Ларка повторила телефон, и я только успела добавить, что это поселок Денежниково Раменского района, как короткие гудки известили нас о прерванной связи.
Душа моя, переполненная ностальгическими переживаниями, едва умещалась в теле. Сердце клокотало, и кровь со звоном билась в висках. Воспоминания нахлынули с новой необъяснимой силой, чего давно уже со мной не происходило.
Голос подруги перенес меня в такую даль и в такую боль, от которой я бережно хранила свой мир все это время, всеми способами отгоняя подлинные чувства и подменяя их искусственно создаваемой суетой.
Я жила настоящим так, словно прошлого у меня не было вовсе. Я отсиживалась в темных залах кинотеатра, в бестолковых кафешках, прокуренных и пропитанных дешевым запахом вин, я учила английский и машинопись, болтала с Антоном, изредка проводила с ним короткие вылазки в парк, Антон помогал мне забыться и уводил мои чувства все дальше и дальше, погружаясь при этом в свои — все глубже и глубже.
Картинки воспоминаний меркли, и имя Кирилла, если и возникало в них, то глубокими вечерами на грани реальности и сновидений, когда оживающее подсознание вырывалось наружу, неподвластное волевым усилиям. И тогда Кирилл возникал передо мной так четко, как будто он стоял рядом, но я мысленно отмахивалась от докучливого видения, внушая себе, что не имею с ним ничего общего.
Пробуждаясь, я, как за круг спасения, цеплялась за Антона и уплывала с его помощью по волнам будничных забот, начисто и надолго забывая Кирилла.
Но вот, наконец, Антошка понял, что спасение утопающих — дело рук самих утопающих, и вырвался из моей цепкой хватки.

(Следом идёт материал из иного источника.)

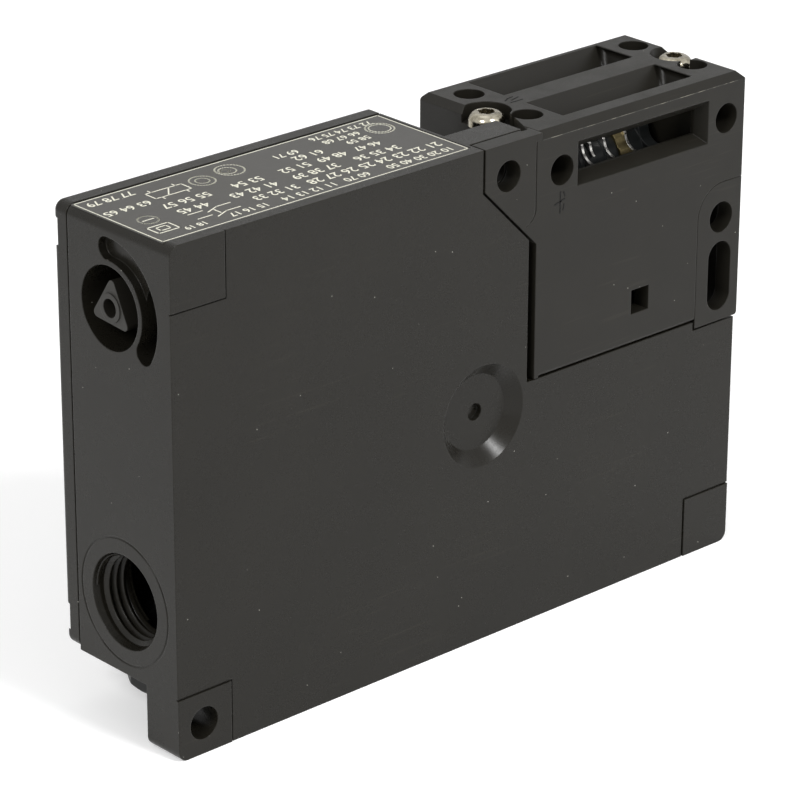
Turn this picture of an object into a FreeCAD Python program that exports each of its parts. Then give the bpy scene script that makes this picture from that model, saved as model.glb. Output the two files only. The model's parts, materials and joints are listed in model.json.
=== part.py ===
"""Solenoid guard-locking tongue interlock switch, 130 x 90 x 30 mm.

Drafting frame: x runs along the length from the cable end, y is the depth from the mounting
face towards the lid, z is the height above the foot. Every solid is moved at export so that
the origin is on the axis of the lower fixing hole, in the mounting face.
"""

import FreeCAD, Part
import math
import os

V = FreeCAD.Vector
X_AXIS, Y_AXIS, Z_AXIS = V(1, 0, 0), V(0, 1, 0), V(0, 0, 1)

# ---- overall sizes --------------------------------------------------------------------------
length = 130.0            # overall, along x
height = 90.0             # overall, along z
head_length = 50.5        # head, without its left ear
head_height = 44.28
head_depth = 29.6         # mounting face to the far face of the head
housing_short = 0.6       # housing end stops this short of the head's end
body_depth = 25.6         # mounting face to the housing rim
lid_seam = 0.3            # open seam between housing rim and lid
lid_thick = 3.5           # rim of the lid to its outer face
wall = 2.4                # moulded side walls
floor_thick = 3.0         # wall behind the mounting face
corner_r = 1.8            # rounded outer corners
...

Зато тут же появился Кирилл и безжалостно поволок мое настоящее в мучительную пучину воспоминаний.
Я шла по заснеженной мостовой к дому Алексея и понимала, что Кириллу нет места в моей жизни.
«Я решил влюбиться, — заявил мне Антон, и теперь мне показалось, что в его решении есть своя доля логики. Если постараться поточнее перевести это его заявление на обычный язык, то можно просто сказать: «Я хочу разлюбить».